Still pretending to Sangiorgi that he was an innocent victim of mafia persecution, old man Gambino explained that he turned to the Licatas, his dynastic allies, to make the best use of the rifle captured from Darky Cusimano’s men.
But what seemed like a smart move only exposed the Gambinos’ isolation even more cruelly. The senior police connected to the Licatas ignored the rifle. Much worse than that, they made moves that suggested to old man Gambino that they were going to try and frame him for stealing it.
The Gambinos were now being targeted by the three most powerful mafia cosche in the Piana dei Colli. Their protection, the web of ‘spiritual kinships’ and marriage pacts, had been torn apart, isolating the family completely. Eighteen months later, at dawn on 18 June 1874, the lethal consequences of that isolation hit home, when Antonino Gambino was shot dead.
As Sangiorgi listened, the old man described his response to his son’s death in tones that were both genuinely moving and creepily manipulative. When news of the murder reached him, grimly certain that Giovanni ‘Darky’ Cusimano had accomplished his vendetta, Gambino hobbled as fast as he could to embrace the bleeding corpse. He then sat holding his son for hours.
After a while, Darky himself appeared. Leaning over the corpse, he roughly pushed back an eyelid, turned to the distraught father and told him that there was nothing more to be done.
Some time later the police arrived in the person of Inspector Matteo Ferro, Sangiorgi’s predecessor as inspector in the Castel Molo district, and the very man who had defined Darky as ‘an individual completely devoted to law and order’.
By this time, Gambino was ‘crying out as if he was obsessed’. He heard Inspector Ferro tell him to
pull himself together, and felt Darky’s hands try to tug him to his feet. Gambino scrambled away from them, yelling ‘Get back! Don’t touch me!’ He then listened, in rage and despair, as Inspector Ferro asked him if he could ‘shed any light’ on the murder. Of course, with the mafioso who ordered the killing looking on, he could say nothing in reply.
Inspector Ferro left old man Gambino to his grief and went to the nearby villa that was ‘rented’ by Giovanni ‘Darky’ Cusimano. He was joined by the sergeant of the local Carabinieri who, as we know, was also a regular guest of Darky’s.
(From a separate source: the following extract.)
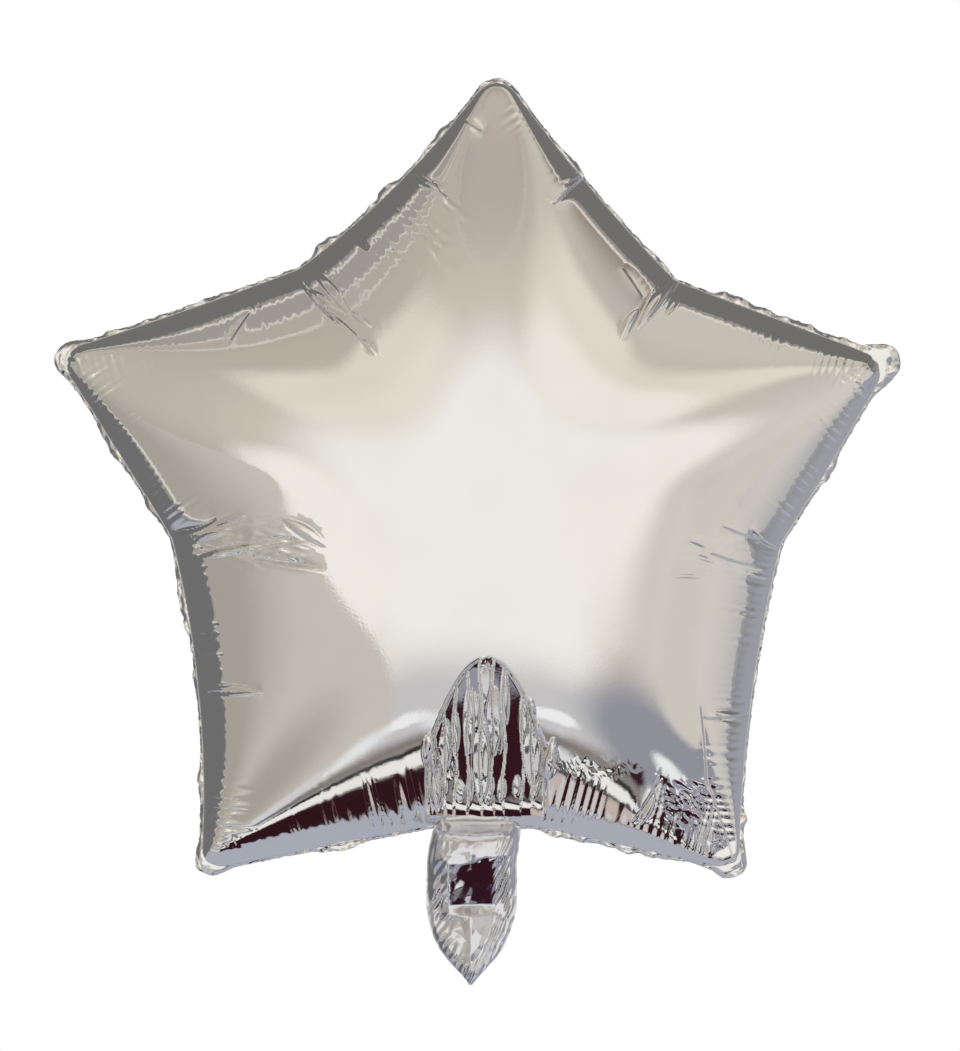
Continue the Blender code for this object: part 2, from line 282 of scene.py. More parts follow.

At that point, Calogero Gambino’s other son Salvatore also came to weep for the murdered Antonino. Word of Salvatore’s arrival quickly reached the mafiosi and police in Darky’s villa. At which point, the Carabiniere sergeant came out and promptly arrested Salvatore for killing his own brother. The mafia’s fratricide plot had been set in motion—a ‘double vendetta’, the old man called it.
Many times, through forty-eight years of service to the cause of law and order, Sangiorgi would make pleas for promotion. Many times, his superiors would give him glowing references: brave, able and tactful, they called him. These were precisely the attributes that he had to call on during his first months as a mafia-fighter when Calogero Gambino hobbled into his office on his lawyer’s arm.
Brave. Sangiorgi knew that, even though Giovanni ‘Darky’ Cusimano was now dead, the investigation implicated many other violent and well-connected mafiosi.
Able. Sangiorgi needed all his investigative skills to verify what old man Gambino had told him. He quickly ascertained that the old man’s story tallied perfectly with the facts.
And, most of all, tactful. The case took Sangiorgi deeper and deeper into the sinister nexus between the state and the criminal sect that had brought death to the lemon groves of the Conca d’Oro.